## STATED GOAL
Each line that includes the word "where" counts once; give the total and nothing more.
>> begin
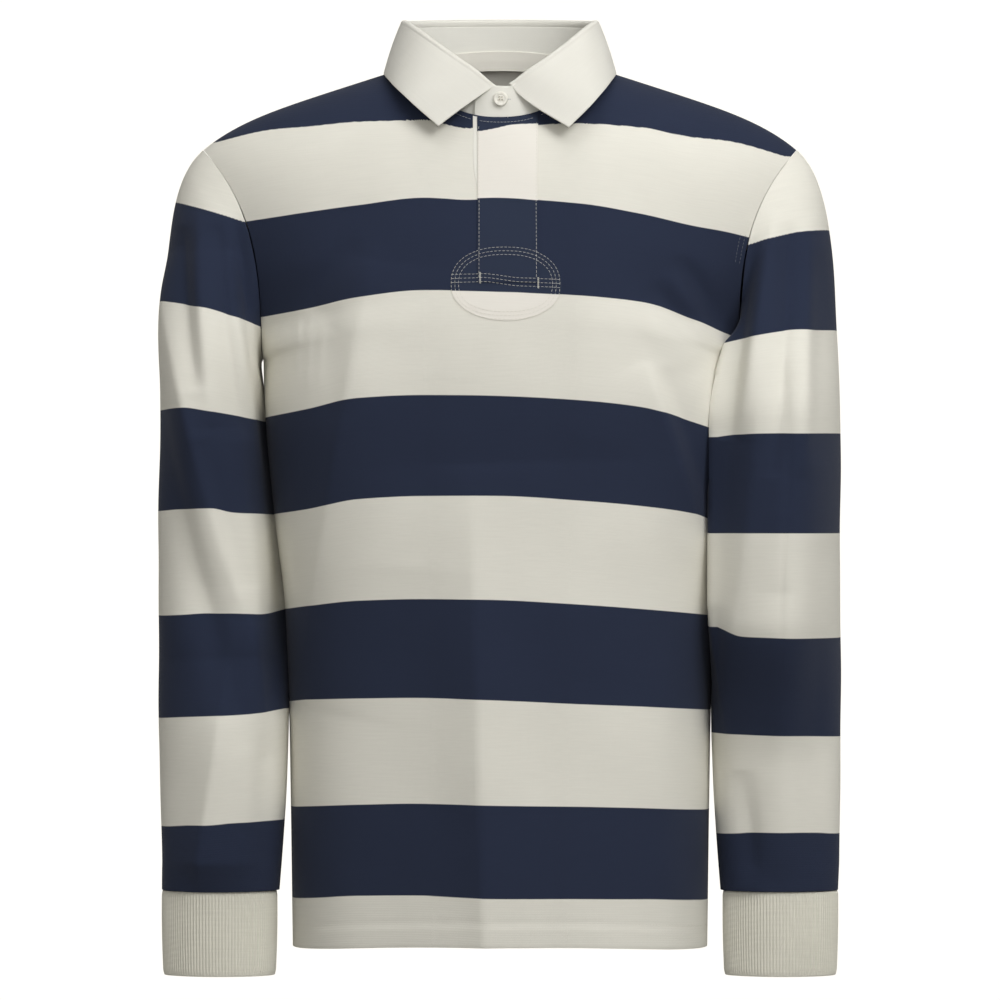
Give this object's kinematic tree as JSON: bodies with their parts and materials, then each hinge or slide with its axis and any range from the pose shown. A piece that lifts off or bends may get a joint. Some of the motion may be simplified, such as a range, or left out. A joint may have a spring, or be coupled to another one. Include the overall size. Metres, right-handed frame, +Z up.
{
  "type": "polo shirt",
  "caption": "Long-sleeved rugby-style polo shirt in wide navy and cream stripes with twill collar, hidden-button placket and rib cuffs, filled out and hollow.",
  "frame": {"origin": "midway between the two sides of the neck seam, at the height where the shirt hangs on the shoulders", "axes": "+Z up, the front faces -Y, +X is the wearer's left"},
  "size_m": [0.5428, 0.2437, 0.7661],
  "materials": {
    "striped_jersey": "heavy cotton jersey in wide navy and cream stripes, matt",
    "rib_knit": "cream rib knit, matt",
    "collar_twill": "cream cotton twill, pressed, matt",
    "placket_twill": "striped cotton strip with topstitching, matt",
    "neck_tape": "cream cotton tape, matt",
    "button": "off-white polished button"
  },
  "bodies": {
    "root": {"front": "striped_jersey", "back": "striped_jersey", "sleeve_left": "striped_jersey", "sleeve_right": "striped_jersey", "cuff_left": "rib_knit", "cuff_right": "rib_knit", "collar_stand": "collar_twill", "collar_leaf": "collar_twill", "placket_top": "placket_twill", "placket_under": "collar_twill", "placket_patch": "placket_twill", "neck_tape": "neck_tape", "neck_facing": "neck_tape", "button": "button"}
  },
  "joints": []
}
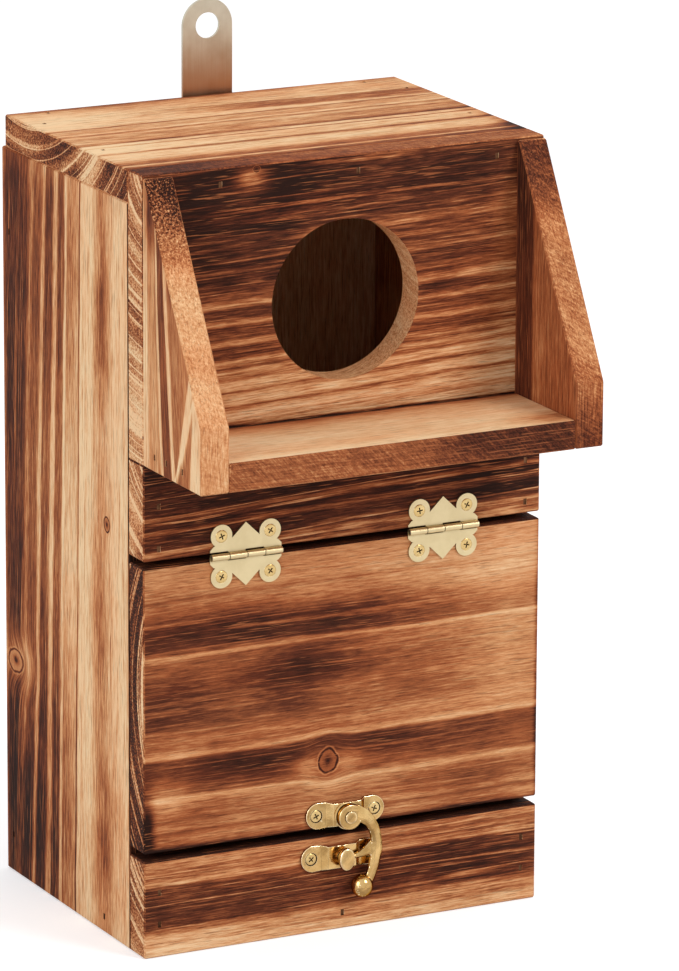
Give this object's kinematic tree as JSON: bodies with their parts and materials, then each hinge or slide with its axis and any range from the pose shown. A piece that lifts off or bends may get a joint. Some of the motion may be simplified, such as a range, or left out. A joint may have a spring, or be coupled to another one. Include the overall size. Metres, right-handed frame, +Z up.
{
  "type": "nest box",
  "caption": "Flamed wooden nest box with a round entrance hole over a bracketed porch ledge, a top-hinged clean-out flap with a hook latch, and a hanging strap at the back.",
  "frame": {"origin": "centre of the box's underside, halfway between its side faces and halfway between its front and back faces", "axes": "+X to the right seen from the front, +Y towards the back, +Z up; the entrance faces -Y"},
  "size_m": [0.158, 0.1671, 0.32],
  "materials": {
    "left_side_panel_wood": "flamed softwood with open grain",
    "right_side_panel_wood": "flamed softwood with open grain",
    "back_panel_wood": "flamed softwood with open grain",
    "floor_board_wood": "flamed softwood with open grain",
    "roof_board_wood": "flamed softwood with open grain",
    "upper_front_board_wood": "flamed softwood with open grain",
    "hinge_rail_wood": "flamed softwood with open grain",
    "bottom_rail_wood": "flamed softwood with open grain",
    "door_flap_wood": "flamed softwood with open grain",
    "left_porch_bracket_wood": "flamed softwood with open grain",
    "right_porch_bracket_wood": "flamed softwood with open grain",
    "porch_ledge_wood": "flamed softwood with open grain",
    "nail_steel": "dull steel",
    "hinge_brass": "satin brass plating",
    "pin_steel": "satin",
    "hinge_screw_brass": "satin brass",
    "latch_brass": "cast and tumbled brass",
    "latch_screw_brass": "satin brass",
    "strap_steel": "brushed, slightly tinted",
    "strap_screw_steel": "satin"
  },
  "bodies": {
    "box": {"left_side_panel": "left_side_panel_wood", "right_side_panel": "right_side_panel_wood", "back_panel": "back_panel_wood", "floor_board": "floor_board_wood", "roof_board": "roof_board_wood", "upper_front_board": "upper_front_board_wood", "hinge_rail": "hinge_rail_wood", "bottom_rail": "bottom_rail_wood", "left_porch_bracket": "left_porch_bracket_wood", "right_porch_bracket": "right_porch_bracket_wood", "porch_ledge": "porch_ledge_wood", "front_board_nails": "nail_steel", "hinge_rail_nails": "nail_steel", "bottom_rail_nails": "nail_steel", "roof_nails": "nail_steel", "left_side_nails": "nail_steel", "right_side_nails": "nail_steel", "back_panel_nails": "nail_steel", "left_ledge_nails": "nail_steel", "right_ledge_nails": "nail_steel", "bracket_nails": "nail_steel", "left_hinge_rail_leaf": "hinge_brass", "right_hinge_rail_leaf": "hinge_brass", "left_hinge_pin": "pin_steel", "right_hinge_pin": "pin_steel", "hinge_rail_screws": "hinge_screw_brass", "catch_plate": "latch_brass", "catch_stud": "latch_brass", "catch_plate_screws": "latch_screw_brass", "hanger_strap": "strap_steel", "hanger_screws": "strap_screw_steel"},
    "door": {"door_flap": "door_flap_wood", "left_hinge_door_leaf": "hinge_brass", "right_hinge_door_leaf": "hinge_brass", "hinge_door_screws": "hinge_screw_brass", "latch_plate": "latch_brass", "latch_plate_screws": "latch_screw_brass", "latch_rivet": "latch_brass"},
    "latch_arm": {"latch_arm": "latch_brass"}
  },
  "joints": [
    {"name": "door_hinge", "type": "hinge", "parent": "box", "child": "door", "pos_m": [0, -0.06025, 0.14525], "axis": [-1, 0, 0], "range_deg": [0, 120]},
    {"name": "latch_swing", "type": "hinge", "parent": "door", "child": "latch_arm", "pos_m": [0.0008, -0.059, 0.0431], "axis": [0, -1, 0], "range_deg": [0, 100]}
  ]
}
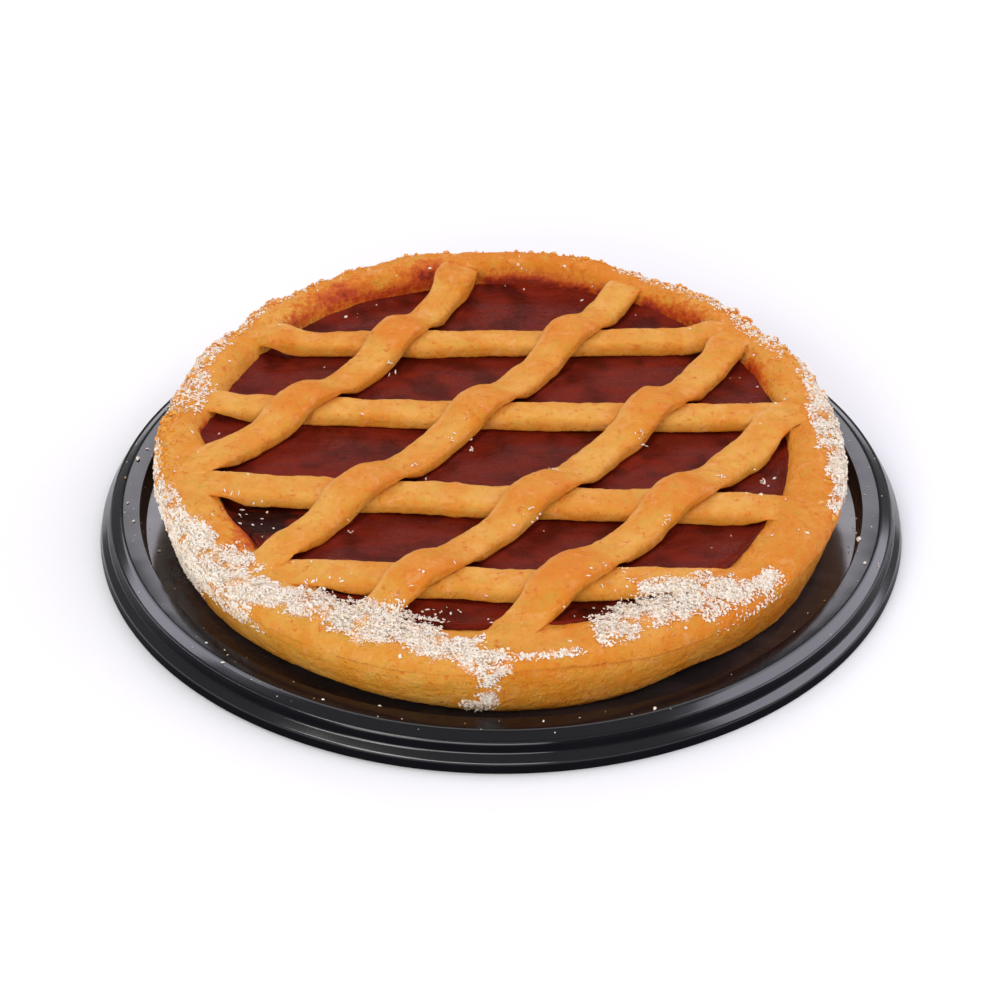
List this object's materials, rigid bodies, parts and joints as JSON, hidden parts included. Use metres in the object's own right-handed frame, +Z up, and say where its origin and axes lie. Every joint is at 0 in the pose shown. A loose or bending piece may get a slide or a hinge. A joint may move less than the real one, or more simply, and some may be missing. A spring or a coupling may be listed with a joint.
{
  "type": "quince tart",
  "caption": "Round jam tart with a rounded crust rim, a woven dough lattice over dark quince filling and grated coconut round the edge, on its low black serving tray.",
  "frame": {"origin": "on the table under the middle of the round tray's foot", "axes": "+Z up; the side shown in the picture faces -Y, and +X is to the viewer's right"},
  "size_m": [0.3, 0.3, 0.04],
  "materials": {
    "tray_black": "glossy black thermoformed sheet",
    "wall_crust": "baked shortcrust side wall, orange brown, matt and slightly crumbly",
    "rim_crust": "baked shortcrust rim, golden brown, matt",
    "ribbon_dough": "baked dough strips, golden, satin where the glaze lies",
    "quince_jam": "set quince jam, dark red brown and glossy",
    "coconut": "dry grated coconut, off-white"
  },
  "bodies": {
    "root": {"tray": "tray_black", "pastry_shell": "wall_crust", "rim_band": "rim_crust", "quince_filling": "quince_jam", "lower_ribbon_1": "ribbon_dough", "lower_ribbon_2": "ribbon_dough", "lower_ribbon_3": "ribbon_dough", "lower_ribbon_4": "ribbon_dough", "upper_ribbon_1": "ribbon_dough", "upper_ribbon_2": "ribbon_dough", "upper_ribbon_3": "ribbon_dough", "upper_ribbon_4": "ribbon_dough"}
  },
  "joints": []
}
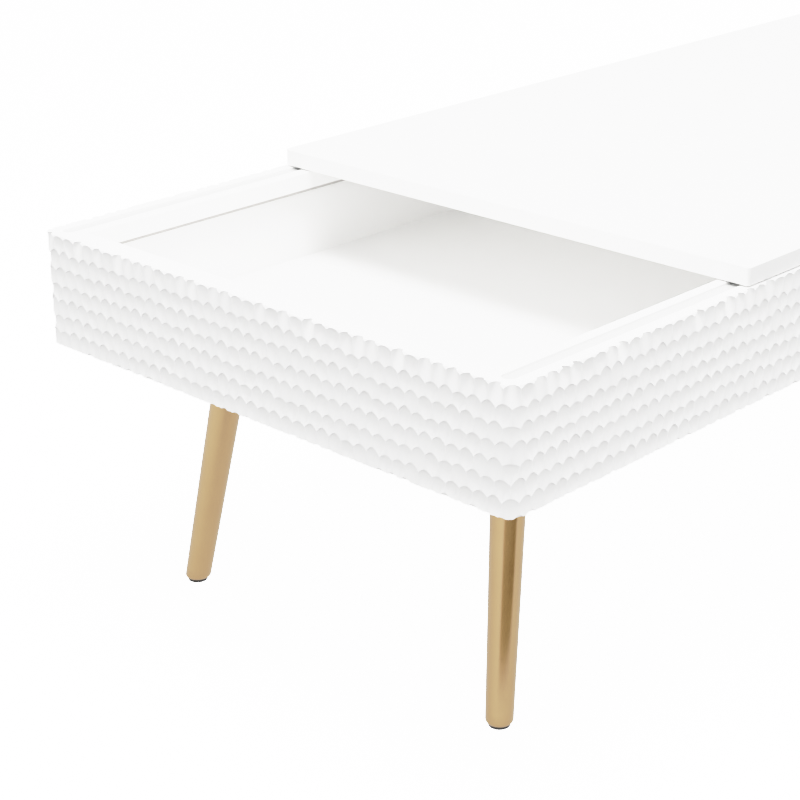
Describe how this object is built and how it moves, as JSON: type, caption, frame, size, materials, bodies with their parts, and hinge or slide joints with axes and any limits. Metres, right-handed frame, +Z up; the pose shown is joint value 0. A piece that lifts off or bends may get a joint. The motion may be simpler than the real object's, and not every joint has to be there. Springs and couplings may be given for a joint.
{
  "type": "sliding top coffee table",
  "caption": "Low oblong storage table: a box with scallop-carved sides on splayed round legs, and a flat lid that slides lengthwise along grooved rails to open the compartment.",
  "frame": {"origin": "on the floor, under the middle of the whole table's bounding box as it stands with the lid slid open", "axes": "+X along the length, the way the lid slides open; +Y from the front to the back; +Z up"},
  "size_m": [1.519, 0.61, 0.4072],
  "materials": {
    "white_lacquer": "white satin lacquer on fibreboard",
    "carved_lacquer": "white satin lacquer over machine-carved scallops",
    "gold_lacquer": "satin metallic gold lacquer on turned hardwood",
    "black_plastic": "matt moulded",
    "white_nylon": "natural nylon",
    "zinc_steel": "zinc plated",
    "screw_steel": "zinc plated",
    "beech": "bare beech"
  },
  "bodies": {
    "carcass": {"front_facing": "carved_lacquer", "front_apron": "white_lacquer", "front_rail": "white_lacquer", "back_facing": "carved_lacquer", "back_apron": "white_lacquer", "back_rail": "white_lacquer", "left_facing": "carved_lacquer", "left_apron": "white_lacquer", "left_rail": "white_lacquer", "right_facing": "carved_lacquer", "right_apron": "white_lacquer", "right_rail": "white_lacquer", "bottom_panel": "white_lacquer", "front_left_block": "white_lacquer", "front_left_leg": "gold_lacquer", "front_left_leg_plate": "zinc_steel", "front_left_leg_bolt": "zinc_steel", "front_left_glide": "black_plastic", "front_right_block": "white_lacquer", "front_right_leg": "gold_lacquer", "front_right_leg_plate": "zinc_steel", "front_right_leg_bolt": "zinc_steel", "front_right_glide": "black_plastic", "back_left_block": "white_lacquer", "back_left_leg": "gold_lacquer", "back_left_leg_plate": "zinc_steel", "back_left_leg_bolt": "zinc_steel", "back_left_glide": "black_plastic", "back_right_block": "white_lacquer", "back_right_leg": "gold_lacquer", "back_right_leg_plate": "zinc_steel", "back_right_leg_bolt": "zinc_steel", "back_right_glide": "black_plastic", "rail_dowels": "beech", "corner_dowels": "beech", "panel_screws": "screw_steel", "leg_plate_screws": "screw_steel", "glide_nails": "screw_steel"},
    "sliding_lid": {"lid_panel": "white_lacquer", "front_left_lid_guide": "white_nylon", "front_right_lid_guide": "white_nylon", "back_left_lid_guide": "white_nylon", "back_right_lid_guide": "white_nylon", "lid_guide_screws": "screw_steel"}
  },
  "joints": [
    {"name": "lid_slide", "type": "slide", "parent": "carcass", "child": "sliding_lid", "axis": [1, 0, 0], "range_m": [-0.322, 0]}
  ]
}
>> end
## SOLUTION
3